## WHAT THE TASK ASKS
Take the line that contains "Give this object's" as the first line and the final line of the records as the last; return exactly those lines and the lines between.

________________

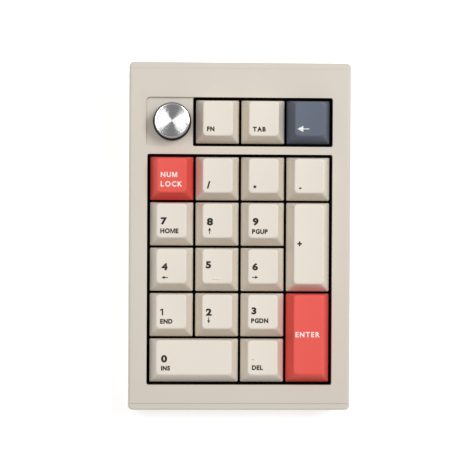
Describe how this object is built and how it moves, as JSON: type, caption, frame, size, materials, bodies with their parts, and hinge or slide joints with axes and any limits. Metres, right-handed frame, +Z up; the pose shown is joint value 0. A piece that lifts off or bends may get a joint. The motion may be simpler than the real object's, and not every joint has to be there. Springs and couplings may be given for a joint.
{
  "type": "numeric keypad",
  "caption": "Desk numeric keypad in a wedge-shaped plastic case, with sculpted keycaps that press down on mechanical switches and a metal rotary knob.",
  "frame": {"origin": "centre of the footprint, on the surface that the rubber feet stand on", "axes": "+Z up, +Y from the typist to the rear of the case, +X to the right; the key field leans back 5 degrees about X"},
  "size_m": [0.093, 0.1478, 0.0401],
  "materials": {
    "case_plastic": "warm beige-grey moulded plastic, fine satin texture",
    "keycap_ivory": "ivory, fine-textured semi-matt plastic",
    "keycap_red": "coral red, fine-textured semi-matt plastic",
    "keycap_slate": "blue-grey, fine-textured semi-matt plastic",
    "stem_plastic": "brown, smooth low-friction plastic",
    "plate_metal": "black powder-coated steel plate with black plastic switch housings",
    "board_laminate": "dark green solder mask on glass-fibre laminate",
    "damping_foam": "dark grey, soft, matt",
    "battery_foil": "dull silver laminate foil",
    "knob_metal": "spun top with a bright diamond-cut edge, satin side",
    "spring_steel": "plain bright steel",
    "dark_plastic": "black moulded plastic",
    "foot_rubber": "black, matt"
  },
  "bodies": {
    "case": {"switch_plate": "plate_metal", "top_case": "case_plastic", "bottom_case": "case_plastic", "circuit_board": "board_laminate", "damping_pad": "damping_foam", "battery": "battery_foil", "encoder_body": "dark_plastic", "usb_socket": "spring_steel", "power_switch": "dark_plastic", "foot_front_left": "foot_rubber", "foot_front_right": "foot_rubber", "foot_rear_left": "foot_rubber", "foot_rear_right": "foot_rubber"},
    "fn_key": {"key_fn": "keycap_ivory", "stem_fn": "stem_plastic"},
    "tab_key": {"key_tab": "keycap_ivory", "stem_tab": "stem_plastic"},
    "backspace_key": {"key_backspace": "keycap_slate", "stem_backspace": "stem_plastic"},
    "num_lock_key": {"key_num_lock": "keycap_red", "stem_num_lock": "stem_plastic"},
    "divide_key": {"key_divide": "keycap_ivory", "stem_divide": "stem_plastic"},
    "multiply_key": {"key_multiply": "keycap_ivory", "stem_multiply": "stem_plastic"},
    "minus_key": {"key_minus": "keycap_ivory", "stem_minus": "stem_plastic"},
    "seven_key": {"key_seven": "keycap_ivory", "stem_seven": "stem_plastic"},
    "eight_key": {"key_eight": "keycap_ivory", "stem_eight": "stem_plastic"},
    "nine_key": {"key_nine": "keycap_ivory", "stem_nine": "stem_plastic"},
    "plus_key": {"key_plus": "keycap_ivory", "stem_plus": "stem_plastic"},
    "four_key": {"key_four": "keycap_ivory", "stem_four": "stem_plastic"},
    "five_key": {"key_five": "keycap_ivory", "stem_five": "stem_plastic"},
    "six_key": {"key_six": "keycap_ivory", "stem_six": "stem_plastic"},
    "one_key": {"key_one": "keycap_ivory", "stem_one": "stem_plastic"},
    "two_key": {"key_two": "keycap_ivory", "stem_two": "stem_plastic"},
    "three_key": {"key_three": "keycap_ivory", "stem_three": "stem_plastic"},
    "enter_key": {"key_enter": "keycap_red", "stem_enter": "stem_plastic"},
    "zero_key": {"key_zero": "keycap_ivory", "stem_zero": "stem_plastic"},
    "decimal_key": {"key_decimal": "keycap_ivory", "stem_decimal": "stem_plastic"},
    "plus_stabiliser": {"wire_plus": "spring_steel"},
    "enter_stabiliser": {"wire_enter": "spring_steel"},
    "zero_stabiliser": {"wire_zero": "spring_steel"},
    "rotor": {"encoder_rotor": "dark_plastic"},
    "knob": {"knob": "knob_metal", "encoder_shaft": "spring_steel"},
    "power_slider": {"power_slider": "dark_plastic"}
  },
  "joints": [
    {"name": "fn_press", "type": "slide", "parent": "case", "child": "fn_key", "axis": [0, 0.0872, -0.9962], "range_m": [0, 0.004], "stiffness_N_per_m": 60, "springref_m": -0.0055},
    {"name": "tab_press", "type": "slide", "parent": "case", "child": "tab_key", "axis": [0, 0.0872, -0.9962], "range_m": [0, 0.004], "stiffness_N_per_m": 60, "springref_m": -0.0055},
    {"name": "backspace_press", "type": "slide", "parent": "case", "child": "backspace_key", "axis": [0, 0.0872, -0.9962], "range_m": [0, 0.004], "stiffness_N_per_m": 60, "springref_m": -0.0055},
    {"name": "num_lock_press", "type": "slide", "parent": "case", "child": "num_lock_key", "axis": [0, 0.0872, -0.9962], "range_m": [0, 0.004], "stiffness_N_per_m": 60, "springref_m": -0.0055},
    {"name": "divide_press", "type": "slide", "parent": "case", "child": "divide_key", "axis": [0, 0.0872, -0.9962], "range_m": [0, 0.004], "stiffness_N_per_m": 60, "springref_m": -0.0055},
    {"name": "multiply_press", "type": "slide", "parent": "case", "child": "multiply_key", "axis": [0, 0.0872, -0.9962], "range_m": [0, 0.004], "stiffness_N_per_m": 60, "springref_m": -0.0055},
    {"name": "minus_press", "type": "slide", "parent": "case", "child": "minus_key", "axis": [0, 0.0872, -0.9962], "range_m": [0, 0.004], "stiffness_N_per_m": 60, "springref_m": -0.0055},
    {"name": "seven_press", "type": "slide", "parent": "case", "child": "seven_key", "axis": [0, 0.0872, -0.9962], "range_m": [0, 0.004], "stiffness_N_per_m": 60, "springref_m": -0.0055},
    {"name": "eight_press", "type": "slide", "parent": "case", "child": "eight_key", "axis": [0, 0.0872, -0.9962], "range_m": [0, 0.004], "stiffness_N_per_m": 60, "springref_m": -0.0055},
    {"name": "nine_press", "type": "slide", "parent": "case", "child": "nine_key", "axis": [0, 0.0872, -0.9962], "range_m": [0, 0.004], "stiffness_N_per_m": 60, "springref_m": -0.0055},
    {"name": "plus_press", "type": "slide", "parent": "case", "child": "plus_key", "axis": [0, 0.0872, -0.9962], "range_m": [0, 0.004], "stiffness_N_per_m": 60, "springref_m": -0.0055},
    {"name": "four_press", "type": "slide", "parent": "case", "child": "four_key", "axis": [0, 0.0872, -0.9962], "range_m": [0, 0.004], "stiffness_N_per_m": 60, "springref_m": -0.0055},
    {"name": "five_press", "type": "slide", "parent": "case", "child": "five_key", "axis": [0, 0.0872, -0.9962], "range_m": [0, 0.004], "stiffness_N_per_m": 60, "springref_m": -0.0055},
    {"name": "six_press", "type": "slide", "parent": "case", "child": "six_key", "axis": [0, 0.0872, -0.9962], "range_m": [0, 0.004], "stiffness_N_per_m": 60, "springref_m": -0.0055},
    {"name": "one_press", "type": "slide", "parent": "case", "child": "one_key", "axis": [0, 0.0872, -0.9962], "range_m": [0, 0.004], "stiffness_N_per_m": 60, "springref_m": -0.0055},
    {"name": "two_press", "type": "slide", "parent": "case", "child": "two_key", "axis": [0, 0.0872, -0.9962], "range_m": [0, 0.004], "stiffness_N_per_m": 60, "springref_m": -0.0055},
    {"name": "three_press", "type": "slide", "parent": "case", "child": "three_key", "axis": [0, 0.0872, -0.9962], "range_m": [0, 0.004], "stiffness_N_per_m": 60, "springref_m": -0.0055},
    {"name": "enter_press", "type": "slide", "parent": "case", "child": "enter_key", "axis": [0, 0.0872, -0.9962], "range_m": [0, 0.004], "stiffness_N_per_m": 60, "springref_m": -0.0055},
    {"name": "zero_press", "type": "slide", "parent": "case", "child": "zero_key", "axis": [0, 0.0872, -0.9962], "range_m": [0, 0.004], "stiffness_N_per_m": 60, "springref_m": -0.0055},
    {"name": "decimal_press", "type": "slide", "parent": "case", "child": "decimal_key", "axis": [0, 0.0872, -0.9962], "range_m": [0, 0.004], "stiffness_N_per_m": 60, "springref_m": -0.0055},
    {"name": "plus_wire_turn", "type": "hinge", "parent": "case", "child": "plus_stabiliser", "pos_m": [0.0381, -0.00521, 0.02071], "axis": [0, -0.9962, -0.0872], "range_deg": [0, 27.7]},
    {"name": "enter_wire_turn", "type": "hinge", "parent": "case", "child": "enter_stabiliser", "pos_m": [0.0381, -0.04316, 0.01739], "axis": [0, -0.9962, -0.0872], "range_deg": [0, 27.7]},
    {"name": "zero_wire_turn", "type": "hinge", "parent": "case", "child": "zero_stabiliser", "pos_m": [-0.01905, -0.06214, 0.01573], "axis": [-1, 0, 0], "range_deg": [0, 27.7]},
    {"name": "knob_turn", "type": "hinge", "parent": "case", "child": "rotor", "pos_m": [-0.02857, 0.04709, 0.02398], "axis": [0, -0.0872, 0.9962], "continuous": true},
    {"name": "knob_press", "type": "slide", "parent": "rotor", "child": "knob", "axis": [0, 0.0872, -0.9962], "range_m": [0, 0.0005], "stiffness_N_per_m": 1500, "springref_m": -0.0015},
    {"name": "power_slide", "type": "slide", "parent": "case", "child": "power_slider", "axis": [1, 0, 0], "range_m": [-0.002, 0.002]}
  ],
  "couplings": [
    {"joint": "plus_wire_turn", "follows": "plus_press", "rad_per_m": 120.85},
    {"joint": "enter_wire_turn", "follows": "enter_press", "rad_per_m": 120.85},
    {"joint": "zero_wire_turn", "follows": "zero_press", "rad_per_m": 120.85}
  ]
}
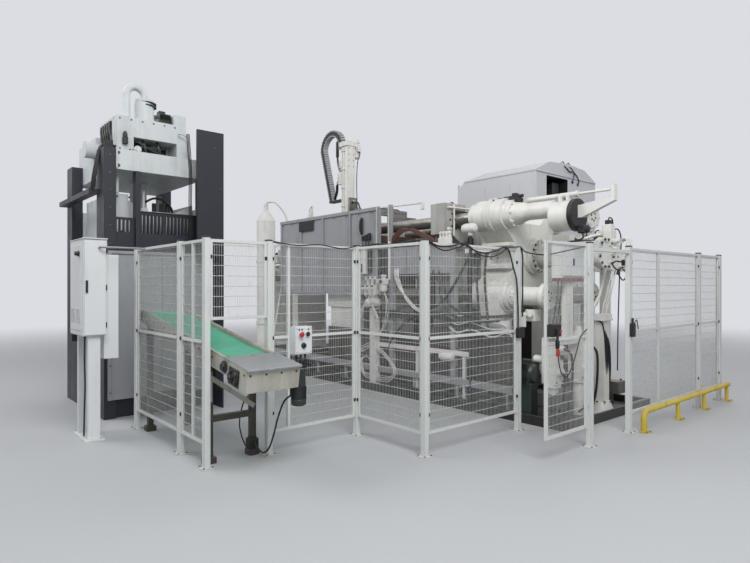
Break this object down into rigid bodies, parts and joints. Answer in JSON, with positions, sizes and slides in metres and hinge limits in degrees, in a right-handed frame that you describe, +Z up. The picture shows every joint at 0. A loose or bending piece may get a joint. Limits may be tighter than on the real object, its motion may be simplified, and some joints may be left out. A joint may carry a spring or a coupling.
{
  "type": "die casting machine",
  "caption": "Horizontal cold chamber die casting machine with a trim press, a sloping outfeed belt conveyor and a stepped mesh guard fence with a hinged gate.",
  "frame": {"origin": "on the floor, on the machine's centreline, 0.1 m in front of the fixed platen's die face, on the underside of the drip tray", "axes": "+X along the machine towards its closing end, +Y across it away from the operator's fence, +Z up"},
  "size_m": [9.545, 8.783, 4.76],
  "materials": {
    "tray_steel": "oily dark paint",
    "bed_paint": "worn grey paint, dusty",
    "machine_ivory": "gloss enamel, worn and stained",
    "tie_bar_steel": "ground steel with old grease",
    "platen_steel": "machined steel, dull",
    "die_steel": "tool steel, heat stained",
    "guard_sheet": "satin grey enamel",
    "chain_plastic": "dull grey links",
    "housing_paint": "satin light grey enamel",
    "fence_paint": "light grey enamel, chipped",
    "lock_plastic": "black housing",
    "box_paint": "light grey enamel",
    "rail_yellow": "yellow enamel, scuffed",
    "conveyor_paint": "beige enamel, rusting",
    "belt_rubber": "smooth green belt, dusty",
    "leg_paint": "dark brown paint",
    "motor_paint": "dark green enamel",
    "press_dark": "anthracite enamel",
    "press_light": "pale grey enamel, dusty",
    "bolster_steel": "machined steel, oily",
    "cabinet_paint": "white powder coat"
  },
  "bodies": {
    "cell": {"drip_tray": "tray_steel", "machine_base": "bed_paint", "fixed_platen": "machine_ivory", "rear_platen": "machine_ivory", "tie_bar_barrels": "machine_ivory", "tie_bar_upper_near": "tie_bar_steel", "tie_bar_upper_far": "tie_bar_steel", "tie_bar_lower_near": "tie_bar_steel", "tie_bar_lower_far": "tie_bar_steel", "tie_bar_puller": "machine_ivory", "closing_cylinder": "machine_ivory", "fixed_die_half": "die_steel", "shot_frame": "machine_ivory", "shot_cylinder": "platen_steel", "gas_bottles": "machine_ivory", "guard_near": "guard_sheet", "guard_far": "guard_sheet", "lower_guard_panel": "guard_sheet", "valve_post": "machine_ivory", "spray_mast": "machine_ivory", "energy_chain": "chain_plastic", "hydraulic_housing": "housing_paint", "housing_roof": "housing_paint", "terminal_cabinet": "machine_ivory", "valve_manifold": "machine_ivory", "pump_group": "machine_ivory", "fence_posts": "fence_paint", "fence_panel_1": "fence_paint", "fence_panel_2": "fence_paint", "fence_panel_3": "fence_paint", "fence_panel_4": "fence_paint", "fence_panel_5": "fence_paint", "fence_panel_6": "fence_paint", "fence_panel_7": "fence_paint", "fence_panel_8": "fence_paint", "operator_box": "box_paint", "guard_rail": "rail_yellow", "conveyor_frame": "conveyor_paint", "conveyor_belt": "belt_rubber", "conveyor_legs": "leg_paint", "conveyor_motor": "motor_paint", "press_frame": "press_dark", "press_crown": "press_light", "press_bolster": "bolster_steel", "press_cover": "guard_sheet", "press_side_panel": "press_dark", "press_hydraulic_unit": "press_light", "press_filter_pipe": "press_light", "control_cabinet": "cabinet_paint"},
    "moving_platen": {"moving_platen": "platen_steel", "moving_die_half": "die_steel", "closing_rod": "tie_bar_steel"},
    "gate": {"gate_leaf": "fence_paint", "gate_lock": "lock_plastic"},
    "spray_carriage": {"spray_carriage": "platen_steel", "spray_head": "platen_steel"},
    "press_slide": {"press_slide": "press_light"},
    "press_door": {"press_door": "press_dark"}
  },
  "joints": [
    {"name": "platen_close", "type": "slide", "parent": "cell", "child": "moving_platen", "axis": [-1, 0, 0], "range_m": [0, 1.195]},
    {"name": "gate_swing", "type": "hinge", "parent": "cell", "child": "gate", "pos_m": [4.81, -1.51, 0], "axis": [0, 0, 1], "range_deg": [-90, 0]},
    {"name": "spray_raise", "type": "slide", "parent": "cell", "child": "spray_carriage", "axis": [0, 0, 1], "range_m": [0, 0.45]},
    {"name": "press_close", "type": "slide", "parent": "cell", "child": "press_slide", "axis": [0, 0, -1], "range_m": [0, 0.6]},
    {"name": "press_door_lift", "type": "slide", "parent": "cell", "child": "press_door", "axis": [0, 0, 1], "range_m": [0, 0.45]}
  ]
}
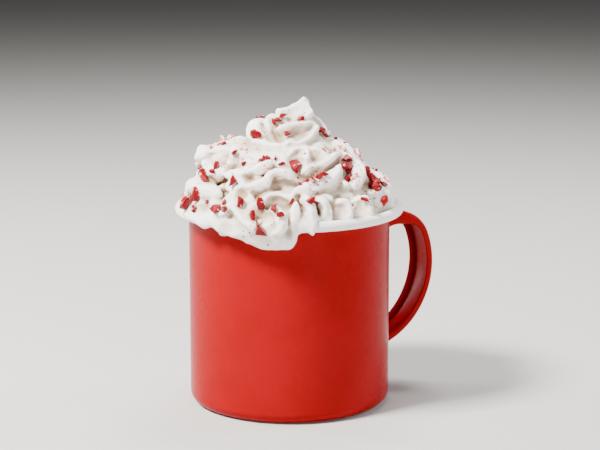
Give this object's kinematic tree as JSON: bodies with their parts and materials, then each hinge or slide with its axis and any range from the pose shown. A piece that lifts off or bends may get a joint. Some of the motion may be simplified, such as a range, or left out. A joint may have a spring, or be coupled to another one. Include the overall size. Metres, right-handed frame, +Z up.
{
  "type": "hot chocolate",
  "caption": "Enamelled steel mug of hot chocolate, heaped with swirled whipped cream that runs over the rim, with crushed peppermint candy on top and a strap handle.",
  "frame": {"origin": "centre of the ring that the mug stands on, on the mug's axis", "axes": "+Z up along the mug's axis, +X through the middle of the handle, +Y completes a right-handed set"},
  "size_m": [0.126, 0.1022, 0.1351],
  "materials": {
    "red_enamel": "glossy red vitreous enamel on sheet steel, with a white enamel rim and inside",
    "hot_chocolate": "opaque brown drink with a glossy surface",
    "whipped_cream": "soft warm white cream, satin, slightly translucent",
    "peppermint": "crushed hard candy in red, pink and white"
  },
  "bodies": {
    "root": {"mug_body": "red_enamel", "handle": "red_enamel", "hot_chocolate": "hot_chocolate", "whipped_cream": "whipped_cream"}
  },
  "joints": []
}
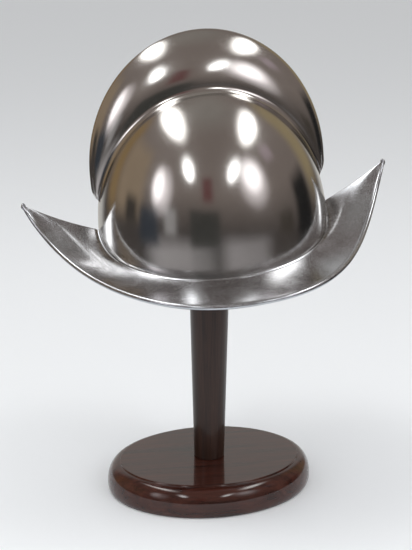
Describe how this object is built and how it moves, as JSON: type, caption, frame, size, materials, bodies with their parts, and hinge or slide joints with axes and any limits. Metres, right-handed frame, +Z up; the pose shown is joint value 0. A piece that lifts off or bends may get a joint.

________________

## EXERCISE SOLUTION
Give this object's kinematic tree as JSON: bodies with their parts and materials, then each hinge or slide with its axis and any range from the pose shown. A piece that lifts off or bends may get a joint. Some of the motion may be simplified, such as a range, or left out. A joint may have a spring, or be coupled to another one. Include the overall size. Metres, right-handed frame, +Z up.
{
  "type": "hot chocolate",
  "caption": "Enamelled steel mug of hot chocolate, heaped with swirled whipped cream that runs over the rim, with crushed peppermint candy on top and a strap handle.",
  "frame": {"origin": "centre of the ring that the mug stands on, on the mug's axis", "axes": "+Z up along the mug's axis, +X through the middle of the handle, +Y completes a right-handed set"},
  "size_m": [0.126, 0.1022, 0.1351],
  "materials": {
    "red_enamel": "glossy red vitreous enamel on sheet steel, with a white enamel rim and inside",
    "hot_chocolate": "opaque brown drink with a glossy surface",
    "whipped_cream": "soft warm white cream, satin, slightly translucent",
    "peppermint": "crushed hard candy in red, pink and white"
  },
  "bodies": {
    "root": {"mug_body": "red_enamel", "handle": "red_enamel", "hot_chocolate": "hot_chocolate", "whipped_cream": "whipped_cream"}
  },
  "joints": []
}
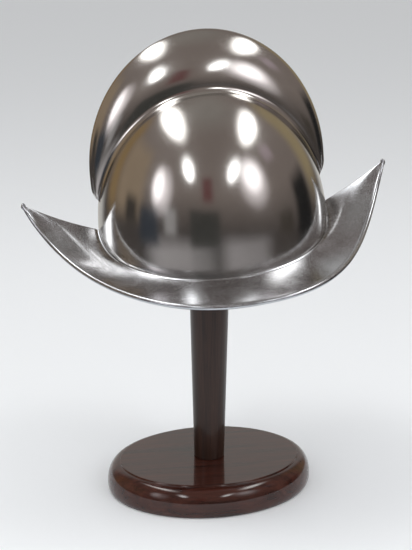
Describe how this object is built and how it moves, as JSON: type, caption, frame, size, materials, bodies with their parts, and hinge or slide joints with axes and any limits. Metres, right-handed frame, +Z up; the pose shown is joint value 0. A piece that lifts off or bends may get a joint.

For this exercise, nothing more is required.